L’héritier de Zeev Jabotinsky
Filiu part d’un constat : sur un grand nombre d’aspects, Nétanyahou et ceux qui le suivent — les nationalistes fanatiques, laïques comme religieux, partisans de la colonisation et de l’appropriation ultime de la totalité des Territoires palestiniens occupés — se situent en rupture avec l’idéologie et les comportements du sionisme représenté par Ben Gourion et ses successeurs, jusqu’à Yitzhak Rabin. Il brosse un tableau succinct, mais dense des sources idéologiques du personnage Nétanyahou, surnommé « Bibi ». L’influence des thèses de Vladimir Zeev Jabotinsky, le grand idéologue du sionisme révisionniste, y a une part prépondérante.
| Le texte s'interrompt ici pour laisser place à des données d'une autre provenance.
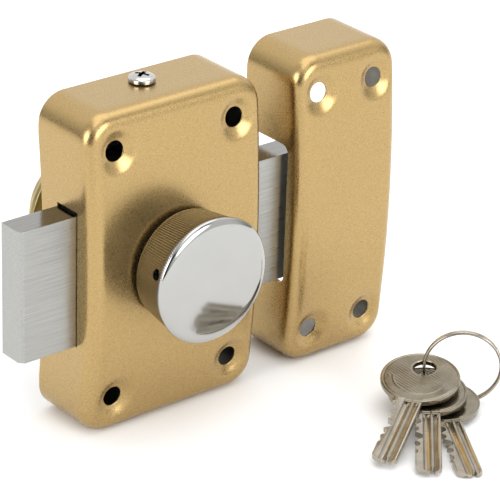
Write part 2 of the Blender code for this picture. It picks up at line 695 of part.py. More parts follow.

Ce dernier développait à la fois des idées ultranationalistes ethnicistes et des opinions économiques très antisocialistes. L’autre influence est celle de son père. Admirateur de Benito Mussolini, Bentzion Nétanyahou, historien de renom et polémiste sioniste d’extrême droite fut un moment le secrétaire particulier de Jabotinsky. Il développa des théories où le mépris colonial assumé le disputait au culte de la force. Lorsque le premier ministre Menahem Begin, fils spirituel et successeur politique de Jabotinsky, signa en 1978 l’accord de paix avec Anouar El-Sadate et s’engagea à restaurer le Sinaï aux Égyptiens, Nétanyahou père cria à la trahison.
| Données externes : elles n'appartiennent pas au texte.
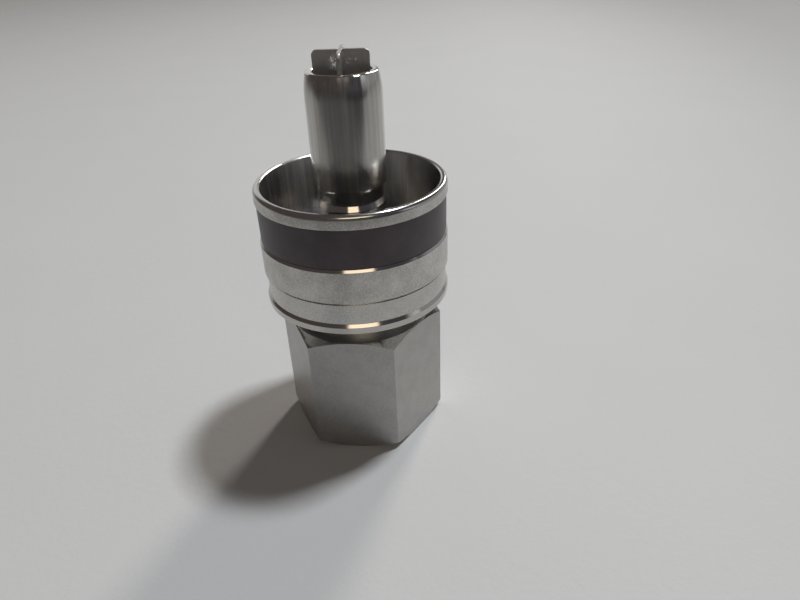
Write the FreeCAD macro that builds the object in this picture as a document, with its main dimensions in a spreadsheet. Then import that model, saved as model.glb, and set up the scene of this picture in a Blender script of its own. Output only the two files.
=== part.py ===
# Quick connect coupling: the half with the nose, standing on its hexagon, sleeve and valve at rest.
# Millimetres, +Z up, origin at the middle of the hexagon's bottom face, a flat of the hexagon facing -Y.
import FreeCAD, Part
import math
import os
import re
import Sketcher

# Driving sizes. Radii are from the coupling's own axis unless the name says otherwise.
SIZES = {
    # End fitting: hexagon bar with the pipe port below, and the neck that the lock housing screws on.
    "hex_flats": 22.225,
    "hex_height": 20.3,
    "hex_bevel_angle": 30,
    "hex_bevel_inset": 0.1,
    "port_radius": 7.35,
    "port_depth": 10.5,
    "port_bevel": 1.2,
    "web_thickness": 1.5,
    "orifice_radius": 4.0,
    "neck_wall": 1.4,
    "neck_height": 2.3,
    # Nose: a tube with a flange at its foot, a waist and a rounded tip.
    "nose_radius": 5.285,
    "nose_wall": 1.235,
    "nose_length": 15.6,
    "nose_step": 0.285,
    "waist_depth": 0.4,
    "waist_slope": 1.1,
    "waist_length": 2.0,
    "post_length": 14.8,
    "flange_thickness": 1.2,
    "flange_inset": 0.1,
    "spigot_length": 1.0,
    "gasket_thickness": 0.4,
    "tip_length": 2.3,
    "tip_bulge_radius": 5.0,
    "tip_bevel": 0.3,
    "mouth_bevel": 0.1,
    # Lock housing: tube that the neck screws into, cage for the balls, groove for the stop ring.
    "housing_wall": 1.15,
    "housing_floor": 1.2,
    "cage_wall": 1.3,
    "cage_lip": 0.7,
    "cage_bevel": 0.3,
    "ball_count": 8,
    "ball_radius": 1.19,
    "ball_seat": 0.6,
    "ball_seat_narrowing": 0.2,
    "ball_gap": 0.1,
    "ball_above_floor": 4.0,
    # Stop ring: the split ring that the sleeve rests against.
    "ring_above_balls": 1.7,
    "ring_thickness": 0.6,
    "ring_reach": 2.2,
    "ring_groove_depth": 0.4,
    "ring_play": 0.05,
    "ring_split_angle": 20,
    # Release sleeve, from its lip up: lip, marking band, satin land, colour band, rim.
    "sleeve_travel": 2.0,
    "travel_gap": 1.5,
    "skirt_depth": 2.5,
    "skirt_gap": 0.95,
    "skirt_bevel": 0.3,
    "lip_height": 1.05,
    "lip_bevel": 0.15,
    "marking_depth": 0.32,
    "marking_length": 3.7,
    "satin_length": 5.05,
    "shoulder_angle": 32.5,
    "band_length": 6.0,
    "band_recess": 0.2,
    "band_shoulder_inset": 0.05,
    "band_thickness": 0.3,
    "band_play": 0.05,
    "land_length": 2.05,
    "rim_bevel_width": 0.4,
    "rim_bevel_height": 0.65,
    "edge_bevel": 0.1,
    "cup_gap": 1.55,
    "cup_wall": 1.05,
    "cam_slope": 0.3,
    # Valve: head, round seal and the two crossed plates.
    "valve_travel": 2.5,
    "seal_stand": 0.4,
    "seal_seat": 0.85,
    "seal_width": 0.9,
    "seal_thickness": 0.85,
    "seal_bevel": 0.1,
    "seal_play": 0.05,
    "head_margin": 0.9,
    "head_thickness": 3.0,
    "head_bevel": 0.3,
    "head_gap": 0.8,
    "boss_radius": 4.3,
    "boss_height": 1.0,
    "cross_gap": 0.24,
    "cross_corner": 0.7,
    "cross_angle": 4.45,
    "plate_thickness": 0.5,
    "plate_play": 0.04,
    "slot_depth": 2.0,
    # Springs and fits.
    "sleeve_wire_width": 0.6,
    "sleeve_wire_height": 0.5,
    "valve_wire_width": 0.8,
    "valve_wire_height": 0.7,
    "spring_turns": 3.25,
    "fit_gap": 0.1,
    "thread_gap": 0.05,
    "slide_gap": 0.1,
}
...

Le 3 avril 2009, Benzion Nétanyahou (décédé en 2017) déclara au journal israélien Maariv : « L’Arabe est un ennemi par essence. Sa personnalité ne lui autorise aucun compromis ni accord. Peu importe la résistance qu’il rencontre, le prix qu’il a à payer, son existence consiste à être perpétuellement en guerre. Aucune paix ne peut surgir d’un accord ». Si « l’Arabe » accepte la paix, ce ne peut être que par fourberie, le temps de retrouver des forces pour reprendre la guerre. Et de poursuivre : « La solution à deux Etats n’existe pas. Ici, nous n’avons pas deux peuples. Nous avons un peuple juif et une population arabe. Il n’y a pas de peuple palestinien. On ne va donc pas créer un État pour une nation imaginaire. Ils s’intitulent eux-mêmes “un peuple” dans l’unique objectif de combattre les juifs ». Mais quelle est alors la solution ? lui demande l’interviewer. « Il n’y en a pas d’autres que la force, l’imposition d’une domination militaire lourde ». Tel père tel fils ? Filiu montre à l’envi que le Benyamin Nétanyahou qui a présidé aux destinées d’Israël est bien celui qui a été éduqué et formé dans cet état d’esprit.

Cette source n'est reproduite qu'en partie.